Capital supply is less of a concern for the U.S., a rich country with well-funded banks and a thriving market for stocks and bonds. Financing is available for companies to make capital investments.
Labor and capital, put to productive uses, create GDP. Output per worker is commonly known as productivity. Workers become more productive as they gain education, experience and access to technology that helps them perform their jobs.
Productivity can also improve due to harder-to-measure factors beyond capital and labor. Known as “total factor productivity,” this measurement captures the economy’s overall efficiency, including gains from innovation, infrastructure, fiscal policies and investment in more productive sectors.
Productivity in the United States has been stagnant. Business investment was muted during the early years of the current expansion, while recent technology innovations have not produced the burst of efficiency that many expected.

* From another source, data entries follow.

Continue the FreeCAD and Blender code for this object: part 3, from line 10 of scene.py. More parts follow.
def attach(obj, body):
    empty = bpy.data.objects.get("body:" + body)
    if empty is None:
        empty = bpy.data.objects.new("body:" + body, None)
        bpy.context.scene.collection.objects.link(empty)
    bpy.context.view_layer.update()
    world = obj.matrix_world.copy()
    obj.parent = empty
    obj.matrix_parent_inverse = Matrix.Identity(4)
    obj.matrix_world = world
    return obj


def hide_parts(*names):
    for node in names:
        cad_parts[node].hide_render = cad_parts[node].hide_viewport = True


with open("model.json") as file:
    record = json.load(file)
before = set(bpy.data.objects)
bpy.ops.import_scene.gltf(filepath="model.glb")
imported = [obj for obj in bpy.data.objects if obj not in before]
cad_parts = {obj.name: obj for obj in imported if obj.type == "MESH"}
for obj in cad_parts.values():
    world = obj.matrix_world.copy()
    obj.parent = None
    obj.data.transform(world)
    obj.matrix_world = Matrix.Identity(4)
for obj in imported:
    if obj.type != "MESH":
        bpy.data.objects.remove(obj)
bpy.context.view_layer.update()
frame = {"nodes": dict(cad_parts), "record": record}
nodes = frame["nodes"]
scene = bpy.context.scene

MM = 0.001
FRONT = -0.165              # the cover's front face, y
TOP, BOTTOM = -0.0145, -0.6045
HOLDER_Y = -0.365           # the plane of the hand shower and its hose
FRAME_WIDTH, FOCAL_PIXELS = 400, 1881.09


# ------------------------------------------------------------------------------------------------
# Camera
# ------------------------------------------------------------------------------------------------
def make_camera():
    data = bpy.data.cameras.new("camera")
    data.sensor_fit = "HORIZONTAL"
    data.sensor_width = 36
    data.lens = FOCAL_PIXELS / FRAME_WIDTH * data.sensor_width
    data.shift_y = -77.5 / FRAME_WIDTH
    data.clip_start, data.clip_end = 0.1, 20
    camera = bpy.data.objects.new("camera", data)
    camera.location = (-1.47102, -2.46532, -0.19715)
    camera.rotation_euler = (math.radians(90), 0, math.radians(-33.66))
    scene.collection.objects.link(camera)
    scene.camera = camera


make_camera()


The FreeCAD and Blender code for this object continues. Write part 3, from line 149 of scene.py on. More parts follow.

Future productivity will be tempered by the lower experience level of younger workers. Proposed investments in infrastructure have not generated much interest in Congress.
With labor force growth slowing and productivity growth slow, potential growth has fallen. Furthermore, potential GDP growth is not actual GDP growth. The CBO has found that actual output has fallen short of potential output for prolonged periods following economic downturns. As such, the CBO estimates total GDP will grow at a rate of one-half of one percent below its potential rate.
This week, we witnessed Treasury debt sales that exceeded forecasts, as the U.S. government runs substantial deficits in spite of good economic conditions. An economy growing at 3% will raise sufficient tax revenue to keep the country’s debt in check; at 2% growth, trillion-dollar deficits and more debt will become the norm, regardless of the country’s potential.